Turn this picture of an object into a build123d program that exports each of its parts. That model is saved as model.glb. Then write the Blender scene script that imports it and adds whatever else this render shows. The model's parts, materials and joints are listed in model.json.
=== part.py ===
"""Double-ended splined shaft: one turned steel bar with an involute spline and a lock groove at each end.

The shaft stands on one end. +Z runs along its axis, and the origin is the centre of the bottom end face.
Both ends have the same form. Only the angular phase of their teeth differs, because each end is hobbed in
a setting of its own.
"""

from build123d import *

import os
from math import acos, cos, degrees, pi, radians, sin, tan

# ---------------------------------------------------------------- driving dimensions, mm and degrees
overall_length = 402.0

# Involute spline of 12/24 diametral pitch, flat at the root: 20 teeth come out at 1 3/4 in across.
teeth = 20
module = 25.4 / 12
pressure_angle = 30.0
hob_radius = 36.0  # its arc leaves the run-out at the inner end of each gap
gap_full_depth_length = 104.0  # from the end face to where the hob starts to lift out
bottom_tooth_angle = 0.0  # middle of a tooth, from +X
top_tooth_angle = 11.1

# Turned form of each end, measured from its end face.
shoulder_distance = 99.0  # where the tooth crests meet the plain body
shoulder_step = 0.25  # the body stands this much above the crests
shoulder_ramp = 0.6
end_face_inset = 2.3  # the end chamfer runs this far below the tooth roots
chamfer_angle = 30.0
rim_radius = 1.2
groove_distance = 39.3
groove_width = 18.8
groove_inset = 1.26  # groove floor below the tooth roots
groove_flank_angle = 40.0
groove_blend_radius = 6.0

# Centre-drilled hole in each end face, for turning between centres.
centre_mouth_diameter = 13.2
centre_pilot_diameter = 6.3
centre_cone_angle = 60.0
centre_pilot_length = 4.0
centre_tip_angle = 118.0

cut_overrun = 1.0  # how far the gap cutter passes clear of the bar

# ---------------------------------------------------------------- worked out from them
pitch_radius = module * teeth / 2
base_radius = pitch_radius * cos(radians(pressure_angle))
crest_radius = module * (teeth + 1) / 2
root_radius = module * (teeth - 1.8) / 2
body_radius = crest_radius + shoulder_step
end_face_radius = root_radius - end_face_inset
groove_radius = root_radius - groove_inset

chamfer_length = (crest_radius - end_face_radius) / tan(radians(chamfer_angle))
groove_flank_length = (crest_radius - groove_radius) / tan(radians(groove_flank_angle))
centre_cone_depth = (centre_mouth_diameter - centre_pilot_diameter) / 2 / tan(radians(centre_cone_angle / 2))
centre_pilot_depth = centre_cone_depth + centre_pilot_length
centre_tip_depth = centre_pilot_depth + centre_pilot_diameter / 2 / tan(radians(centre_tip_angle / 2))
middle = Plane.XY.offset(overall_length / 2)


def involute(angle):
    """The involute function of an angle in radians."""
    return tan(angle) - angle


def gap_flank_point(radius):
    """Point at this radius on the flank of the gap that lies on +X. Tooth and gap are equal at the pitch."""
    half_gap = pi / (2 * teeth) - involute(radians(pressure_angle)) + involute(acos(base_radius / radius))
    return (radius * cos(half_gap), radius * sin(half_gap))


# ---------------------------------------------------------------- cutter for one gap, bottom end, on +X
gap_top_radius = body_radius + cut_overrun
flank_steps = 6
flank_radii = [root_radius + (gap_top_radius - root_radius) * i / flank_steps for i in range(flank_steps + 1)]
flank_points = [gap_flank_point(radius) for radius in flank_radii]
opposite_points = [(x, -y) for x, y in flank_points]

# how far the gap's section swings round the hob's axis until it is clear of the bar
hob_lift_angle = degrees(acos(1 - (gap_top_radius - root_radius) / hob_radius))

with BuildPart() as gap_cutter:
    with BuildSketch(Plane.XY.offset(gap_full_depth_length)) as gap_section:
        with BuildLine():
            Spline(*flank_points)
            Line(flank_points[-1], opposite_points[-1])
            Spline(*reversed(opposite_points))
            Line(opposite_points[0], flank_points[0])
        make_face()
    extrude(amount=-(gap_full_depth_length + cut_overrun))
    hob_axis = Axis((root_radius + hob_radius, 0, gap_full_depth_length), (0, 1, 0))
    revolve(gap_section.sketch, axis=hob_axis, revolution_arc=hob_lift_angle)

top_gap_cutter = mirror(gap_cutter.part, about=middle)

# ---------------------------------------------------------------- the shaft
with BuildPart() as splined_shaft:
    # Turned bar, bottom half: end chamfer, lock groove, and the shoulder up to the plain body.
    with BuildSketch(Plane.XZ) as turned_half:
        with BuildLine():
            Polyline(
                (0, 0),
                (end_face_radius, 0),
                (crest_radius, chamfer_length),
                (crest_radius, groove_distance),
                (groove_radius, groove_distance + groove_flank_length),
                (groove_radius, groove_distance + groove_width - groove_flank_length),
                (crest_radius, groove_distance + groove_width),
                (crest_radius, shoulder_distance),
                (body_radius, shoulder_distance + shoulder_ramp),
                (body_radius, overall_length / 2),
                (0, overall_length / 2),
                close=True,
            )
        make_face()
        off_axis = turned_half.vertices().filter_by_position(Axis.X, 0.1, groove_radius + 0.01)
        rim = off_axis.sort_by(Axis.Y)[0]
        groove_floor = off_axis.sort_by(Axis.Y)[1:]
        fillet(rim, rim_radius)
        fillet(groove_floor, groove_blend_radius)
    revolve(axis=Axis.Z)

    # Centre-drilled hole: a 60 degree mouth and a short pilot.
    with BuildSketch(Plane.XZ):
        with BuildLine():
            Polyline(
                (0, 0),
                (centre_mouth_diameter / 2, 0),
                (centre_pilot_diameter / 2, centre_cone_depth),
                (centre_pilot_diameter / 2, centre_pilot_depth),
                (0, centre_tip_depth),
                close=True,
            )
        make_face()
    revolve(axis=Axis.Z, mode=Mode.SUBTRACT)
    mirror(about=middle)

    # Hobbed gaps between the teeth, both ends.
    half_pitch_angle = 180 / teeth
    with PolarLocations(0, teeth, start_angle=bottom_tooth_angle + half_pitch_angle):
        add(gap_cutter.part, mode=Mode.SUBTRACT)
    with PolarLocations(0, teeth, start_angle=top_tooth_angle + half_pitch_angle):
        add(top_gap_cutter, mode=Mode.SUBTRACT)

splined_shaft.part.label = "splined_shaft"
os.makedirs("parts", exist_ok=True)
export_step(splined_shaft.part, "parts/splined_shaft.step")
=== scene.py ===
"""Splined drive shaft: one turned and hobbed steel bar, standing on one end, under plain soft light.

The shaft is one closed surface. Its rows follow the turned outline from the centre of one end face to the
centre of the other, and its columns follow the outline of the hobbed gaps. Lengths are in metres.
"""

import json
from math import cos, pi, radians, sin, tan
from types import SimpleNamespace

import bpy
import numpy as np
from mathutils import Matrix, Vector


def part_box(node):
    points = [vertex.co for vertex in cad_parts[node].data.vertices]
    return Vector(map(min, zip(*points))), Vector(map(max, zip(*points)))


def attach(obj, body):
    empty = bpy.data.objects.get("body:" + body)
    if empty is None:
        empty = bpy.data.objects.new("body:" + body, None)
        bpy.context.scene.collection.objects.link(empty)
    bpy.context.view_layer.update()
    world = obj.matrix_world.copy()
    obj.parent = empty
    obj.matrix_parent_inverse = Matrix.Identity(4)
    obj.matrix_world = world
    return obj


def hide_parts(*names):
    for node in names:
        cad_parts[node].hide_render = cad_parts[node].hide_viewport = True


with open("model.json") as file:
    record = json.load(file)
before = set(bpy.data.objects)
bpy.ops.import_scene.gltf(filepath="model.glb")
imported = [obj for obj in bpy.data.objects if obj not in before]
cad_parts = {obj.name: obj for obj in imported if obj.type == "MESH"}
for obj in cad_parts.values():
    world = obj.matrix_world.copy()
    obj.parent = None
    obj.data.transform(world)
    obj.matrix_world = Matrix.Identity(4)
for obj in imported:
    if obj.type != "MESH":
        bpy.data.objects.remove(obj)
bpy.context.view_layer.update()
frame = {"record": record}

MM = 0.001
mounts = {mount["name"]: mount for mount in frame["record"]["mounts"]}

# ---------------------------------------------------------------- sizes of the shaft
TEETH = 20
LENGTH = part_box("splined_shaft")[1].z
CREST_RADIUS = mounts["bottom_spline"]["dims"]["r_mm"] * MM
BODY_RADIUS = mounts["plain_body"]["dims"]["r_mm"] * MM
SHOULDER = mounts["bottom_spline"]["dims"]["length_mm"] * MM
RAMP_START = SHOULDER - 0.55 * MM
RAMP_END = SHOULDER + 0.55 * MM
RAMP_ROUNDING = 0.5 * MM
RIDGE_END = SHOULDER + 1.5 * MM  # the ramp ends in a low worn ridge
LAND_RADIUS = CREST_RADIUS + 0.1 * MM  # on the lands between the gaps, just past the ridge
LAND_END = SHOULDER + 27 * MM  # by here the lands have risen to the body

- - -

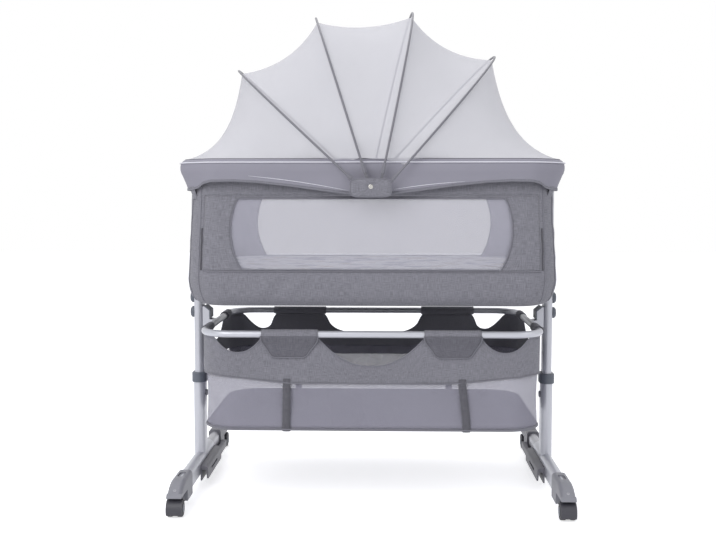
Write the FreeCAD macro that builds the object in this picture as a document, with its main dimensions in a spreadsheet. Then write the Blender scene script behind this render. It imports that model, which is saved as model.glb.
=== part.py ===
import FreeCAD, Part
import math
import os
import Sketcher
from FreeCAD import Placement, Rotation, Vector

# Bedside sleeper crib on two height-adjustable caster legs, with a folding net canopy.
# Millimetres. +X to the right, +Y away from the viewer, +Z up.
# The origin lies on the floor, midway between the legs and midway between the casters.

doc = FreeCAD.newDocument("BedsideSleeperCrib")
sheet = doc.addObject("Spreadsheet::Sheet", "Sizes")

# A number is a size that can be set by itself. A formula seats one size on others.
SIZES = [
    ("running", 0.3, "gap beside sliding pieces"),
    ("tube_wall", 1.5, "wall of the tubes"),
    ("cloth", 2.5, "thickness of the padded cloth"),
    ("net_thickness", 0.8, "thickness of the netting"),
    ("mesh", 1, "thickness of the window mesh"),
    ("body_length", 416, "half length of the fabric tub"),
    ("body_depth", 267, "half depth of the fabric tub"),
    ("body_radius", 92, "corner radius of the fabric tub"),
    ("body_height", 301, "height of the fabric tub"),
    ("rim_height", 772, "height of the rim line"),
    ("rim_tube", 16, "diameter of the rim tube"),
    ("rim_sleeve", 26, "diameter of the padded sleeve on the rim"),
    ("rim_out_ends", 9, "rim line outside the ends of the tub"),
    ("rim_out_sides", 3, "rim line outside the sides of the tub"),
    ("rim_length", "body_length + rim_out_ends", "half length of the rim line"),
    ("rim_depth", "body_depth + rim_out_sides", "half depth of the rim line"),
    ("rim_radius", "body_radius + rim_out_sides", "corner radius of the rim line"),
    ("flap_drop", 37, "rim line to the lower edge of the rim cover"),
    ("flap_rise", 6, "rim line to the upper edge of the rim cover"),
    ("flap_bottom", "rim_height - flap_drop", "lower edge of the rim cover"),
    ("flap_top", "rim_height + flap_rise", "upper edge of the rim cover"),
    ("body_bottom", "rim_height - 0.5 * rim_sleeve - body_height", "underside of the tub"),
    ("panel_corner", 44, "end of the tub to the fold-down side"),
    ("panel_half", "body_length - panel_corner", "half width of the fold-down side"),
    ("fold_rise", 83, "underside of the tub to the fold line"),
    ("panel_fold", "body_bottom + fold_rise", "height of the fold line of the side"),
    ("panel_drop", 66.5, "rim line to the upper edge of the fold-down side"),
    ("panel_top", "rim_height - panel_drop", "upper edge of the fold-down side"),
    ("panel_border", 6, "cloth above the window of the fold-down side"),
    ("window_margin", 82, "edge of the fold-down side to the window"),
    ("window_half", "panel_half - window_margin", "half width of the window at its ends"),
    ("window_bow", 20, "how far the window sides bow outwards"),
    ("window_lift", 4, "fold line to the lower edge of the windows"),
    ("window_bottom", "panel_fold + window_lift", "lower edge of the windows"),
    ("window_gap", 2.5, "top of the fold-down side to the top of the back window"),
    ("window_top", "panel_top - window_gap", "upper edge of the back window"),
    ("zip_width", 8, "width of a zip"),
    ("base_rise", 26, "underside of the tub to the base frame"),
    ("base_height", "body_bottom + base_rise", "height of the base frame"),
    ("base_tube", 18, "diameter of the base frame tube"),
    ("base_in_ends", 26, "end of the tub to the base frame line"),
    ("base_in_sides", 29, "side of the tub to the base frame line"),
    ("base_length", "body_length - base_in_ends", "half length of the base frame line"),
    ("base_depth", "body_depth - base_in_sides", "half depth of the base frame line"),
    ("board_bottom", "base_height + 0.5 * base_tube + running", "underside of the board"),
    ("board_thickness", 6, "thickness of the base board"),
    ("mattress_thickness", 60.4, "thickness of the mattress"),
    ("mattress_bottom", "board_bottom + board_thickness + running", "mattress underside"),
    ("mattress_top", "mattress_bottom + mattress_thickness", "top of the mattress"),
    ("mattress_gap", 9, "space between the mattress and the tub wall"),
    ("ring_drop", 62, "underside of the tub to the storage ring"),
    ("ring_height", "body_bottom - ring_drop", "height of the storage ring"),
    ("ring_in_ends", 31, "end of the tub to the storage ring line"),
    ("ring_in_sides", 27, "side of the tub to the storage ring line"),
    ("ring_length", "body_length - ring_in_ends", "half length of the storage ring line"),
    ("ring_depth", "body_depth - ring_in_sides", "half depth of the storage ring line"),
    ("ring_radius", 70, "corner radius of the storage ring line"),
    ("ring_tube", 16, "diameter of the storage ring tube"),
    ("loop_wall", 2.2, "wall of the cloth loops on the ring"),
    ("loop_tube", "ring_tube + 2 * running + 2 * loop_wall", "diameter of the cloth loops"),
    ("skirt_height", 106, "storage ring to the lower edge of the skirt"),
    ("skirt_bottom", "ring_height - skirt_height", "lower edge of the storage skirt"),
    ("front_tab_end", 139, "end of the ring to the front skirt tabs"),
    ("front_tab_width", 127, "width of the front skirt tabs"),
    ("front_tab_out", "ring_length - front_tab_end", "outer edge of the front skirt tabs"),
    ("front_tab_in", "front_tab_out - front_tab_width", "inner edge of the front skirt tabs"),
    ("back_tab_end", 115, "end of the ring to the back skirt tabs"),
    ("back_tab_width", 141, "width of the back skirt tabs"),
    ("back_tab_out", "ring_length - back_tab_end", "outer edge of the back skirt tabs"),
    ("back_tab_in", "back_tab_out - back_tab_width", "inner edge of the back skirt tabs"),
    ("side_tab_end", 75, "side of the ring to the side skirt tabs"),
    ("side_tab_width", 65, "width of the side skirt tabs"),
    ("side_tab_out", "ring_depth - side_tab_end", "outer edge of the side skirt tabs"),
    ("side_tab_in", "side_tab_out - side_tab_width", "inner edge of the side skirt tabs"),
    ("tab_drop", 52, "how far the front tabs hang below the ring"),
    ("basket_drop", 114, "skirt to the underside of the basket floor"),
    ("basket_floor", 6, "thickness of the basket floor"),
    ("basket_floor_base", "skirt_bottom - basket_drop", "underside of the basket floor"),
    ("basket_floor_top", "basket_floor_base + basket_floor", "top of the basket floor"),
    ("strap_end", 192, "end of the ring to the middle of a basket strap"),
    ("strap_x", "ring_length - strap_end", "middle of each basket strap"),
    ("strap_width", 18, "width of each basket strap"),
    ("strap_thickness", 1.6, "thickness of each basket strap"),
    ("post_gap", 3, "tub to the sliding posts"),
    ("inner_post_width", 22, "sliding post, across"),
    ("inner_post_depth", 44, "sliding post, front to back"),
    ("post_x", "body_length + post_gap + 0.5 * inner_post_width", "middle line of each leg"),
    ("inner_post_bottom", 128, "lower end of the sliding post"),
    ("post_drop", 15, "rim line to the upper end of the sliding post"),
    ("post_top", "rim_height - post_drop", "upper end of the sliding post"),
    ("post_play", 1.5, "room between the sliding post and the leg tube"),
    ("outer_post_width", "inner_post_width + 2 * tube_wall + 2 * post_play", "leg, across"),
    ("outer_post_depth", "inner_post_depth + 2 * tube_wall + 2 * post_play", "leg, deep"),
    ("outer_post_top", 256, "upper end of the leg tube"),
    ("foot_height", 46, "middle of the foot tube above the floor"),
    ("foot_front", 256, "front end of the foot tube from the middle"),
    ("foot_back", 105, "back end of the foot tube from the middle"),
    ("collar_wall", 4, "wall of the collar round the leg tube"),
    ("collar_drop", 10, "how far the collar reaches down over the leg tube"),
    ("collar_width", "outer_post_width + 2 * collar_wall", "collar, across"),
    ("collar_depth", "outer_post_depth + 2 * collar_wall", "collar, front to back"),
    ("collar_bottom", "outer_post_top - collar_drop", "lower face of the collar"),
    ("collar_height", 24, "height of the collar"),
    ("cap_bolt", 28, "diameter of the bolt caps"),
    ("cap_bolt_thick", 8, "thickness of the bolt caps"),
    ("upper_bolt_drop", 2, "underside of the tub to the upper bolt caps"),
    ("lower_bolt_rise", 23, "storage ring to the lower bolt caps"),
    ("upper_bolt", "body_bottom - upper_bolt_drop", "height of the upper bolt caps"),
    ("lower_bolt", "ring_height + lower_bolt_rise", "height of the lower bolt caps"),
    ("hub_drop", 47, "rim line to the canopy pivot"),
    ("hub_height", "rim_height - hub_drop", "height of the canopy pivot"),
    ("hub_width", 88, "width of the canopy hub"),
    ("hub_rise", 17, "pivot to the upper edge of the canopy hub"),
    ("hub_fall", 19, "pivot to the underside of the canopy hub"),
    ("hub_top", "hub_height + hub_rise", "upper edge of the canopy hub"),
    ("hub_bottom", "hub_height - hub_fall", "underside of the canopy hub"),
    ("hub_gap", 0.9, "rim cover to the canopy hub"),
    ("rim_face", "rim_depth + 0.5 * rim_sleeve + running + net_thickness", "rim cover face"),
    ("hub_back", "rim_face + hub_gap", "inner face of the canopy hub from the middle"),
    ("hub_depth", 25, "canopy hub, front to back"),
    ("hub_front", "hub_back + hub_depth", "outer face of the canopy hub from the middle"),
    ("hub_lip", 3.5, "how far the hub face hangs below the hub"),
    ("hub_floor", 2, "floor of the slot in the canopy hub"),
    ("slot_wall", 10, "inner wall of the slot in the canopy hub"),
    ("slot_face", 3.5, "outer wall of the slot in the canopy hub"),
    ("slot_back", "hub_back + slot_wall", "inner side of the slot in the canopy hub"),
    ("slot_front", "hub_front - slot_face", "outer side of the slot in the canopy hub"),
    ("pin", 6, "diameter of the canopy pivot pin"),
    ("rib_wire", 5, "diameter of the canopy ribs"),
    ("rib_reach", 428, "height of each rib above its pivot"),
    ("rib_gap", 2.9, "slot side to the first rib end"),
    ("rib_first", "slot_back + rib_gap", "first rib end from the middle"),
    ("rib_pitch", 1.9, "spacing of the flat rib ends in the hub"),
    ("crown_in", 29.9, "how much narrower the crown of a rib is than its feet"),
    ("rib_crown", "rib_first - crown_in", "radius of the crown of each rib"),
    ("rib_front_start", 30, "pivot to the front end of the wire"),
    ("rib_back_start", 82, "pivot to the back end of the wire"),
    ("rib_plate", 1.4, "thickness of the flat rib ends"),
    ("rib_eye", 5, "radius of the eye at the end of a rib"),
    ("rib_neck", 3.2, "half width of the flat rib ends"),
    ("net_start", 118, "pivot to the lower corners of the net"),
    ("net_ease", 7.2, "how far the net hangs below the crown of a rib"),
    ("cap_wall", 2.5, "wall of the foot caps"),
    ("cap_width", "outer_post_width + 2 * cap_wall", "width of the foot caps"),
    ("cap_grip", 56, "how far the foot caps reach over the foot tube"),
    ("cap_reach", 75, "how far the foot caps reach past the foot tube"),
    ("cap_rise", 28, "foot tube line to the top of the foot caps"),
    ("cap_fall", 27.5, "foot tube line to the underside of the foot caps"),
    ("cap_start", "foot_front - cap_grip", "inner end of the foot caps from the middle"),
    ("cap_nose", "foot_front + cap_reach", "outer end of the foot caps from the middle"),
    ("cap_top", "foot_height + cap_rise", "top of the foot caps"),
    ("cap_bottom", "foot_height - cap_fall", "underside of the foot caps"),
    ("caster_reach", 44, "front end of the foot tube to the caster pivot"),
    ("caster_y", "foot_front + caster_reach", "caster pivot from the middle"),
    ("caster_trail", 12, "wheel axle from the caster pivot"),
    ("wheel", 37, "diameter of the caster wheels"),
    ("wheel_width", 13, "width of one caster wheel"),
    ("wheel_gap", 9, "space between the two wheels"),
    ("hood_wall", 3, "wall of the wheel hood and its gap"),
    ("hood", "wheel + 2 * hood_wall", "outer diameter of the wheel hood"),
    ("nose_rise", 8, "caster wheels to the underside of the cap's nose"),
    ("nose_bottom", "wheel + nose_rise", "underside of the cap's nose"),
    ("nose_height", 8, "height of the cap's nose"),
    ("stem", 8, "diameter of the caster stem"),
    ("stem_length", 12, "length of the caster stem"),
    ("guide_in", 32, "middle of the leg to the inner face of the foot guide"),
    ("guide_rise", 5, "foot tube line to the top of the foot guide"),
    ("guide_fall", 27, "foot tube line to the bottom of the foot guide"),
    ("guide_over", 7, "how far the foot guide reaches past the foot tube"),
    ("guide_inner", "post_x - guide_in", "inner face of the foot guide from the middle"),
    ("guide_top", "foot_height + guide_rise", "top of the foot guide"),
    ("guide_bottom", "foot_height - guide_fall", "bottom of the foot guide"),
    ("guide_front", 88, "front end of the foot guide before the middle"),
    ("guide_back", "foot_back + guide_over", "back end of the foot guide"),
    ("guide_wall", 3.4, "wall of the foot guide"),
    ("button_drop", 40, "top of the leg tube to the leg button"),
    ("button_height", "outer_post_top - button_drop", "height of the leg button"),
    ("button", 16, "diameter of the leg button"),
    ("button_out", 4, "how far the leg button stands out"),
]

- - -

> WHAT IS EXPECTED:
Give again, word for word, only the lines running from the line with "Turn this picture" through the line with "cut_overrun = 1.0"; include both of those lines.

> RESPONSE TO THE TASK:
Turn this picture of an object into a build123d program that exports each of its parts. That model is saved as model.glb. Then write the Blender scene script that imports it and adds whatever else this render shows. The model's parts, materials and joints are listed in model.json.
=== part.py ===
"""Double-ended splined shaft: one turned steel bar with an involute spline and a lock groove at each end.

The shaft stands on one end. +Z runs along its axis, and the origin is the centre of the bottom end face.
Both ends have the same form. Only the angular phase of their teeth differs, because each end is hobbed in
a setting of its own.
"""

from build123d import *

import os
from math import acos, cos, degrees, pi, radians, sin, tan

# ---------------------------------------------------------------- driving dimensions, mm and degrees
overall_length = 402.0

# Involute spline of 12/24 diametral pitch, flat at the root: 20 teeth come out at 1 3/4 in across.
teeth = 20
module = 25.4 / 12
pressure_angle = 30.0
hob_radius = 36.0  # its arc leaves the run-out at the inner end of each gap
gap_full_depth_length = 104.0  # from the end face to where the hob starts to lift out
bottom_tooth_angle = 0.0  # middle of a tooth, from +X
top_tooth_angle = 11.1

# Turned form of each end, measured from its end face.
shoulder_distance = 99.0  # where the tooth crests meet the plain body
shoulder_step = 0.25  # the body stands this much above the crests
shoulder_ramp = 0.6
end_face_inset = 2.3  # the end chamfer runs this far below the tooth roots
chamfer_angle = 30.0
rim_radius = 1.2
groove_distance = 39.3
groove_width = 18.8
groove_inset = 1.26  # groove floor below the tooth roots
groove_flank_angle = 40.0
groove_blend_radius = 6.0

# Centre-drilled hole in each end face, for turning between centres.
centre_mouth_diameter = 13.2
centre_pilot_diameter = 6.3
centre_cone_angle = 60.0
centre_pilot_length = 4.0
centre_tip_angle = 118.0

cut_overrun = 1.0  # how far the gap cutter passes clear of the bar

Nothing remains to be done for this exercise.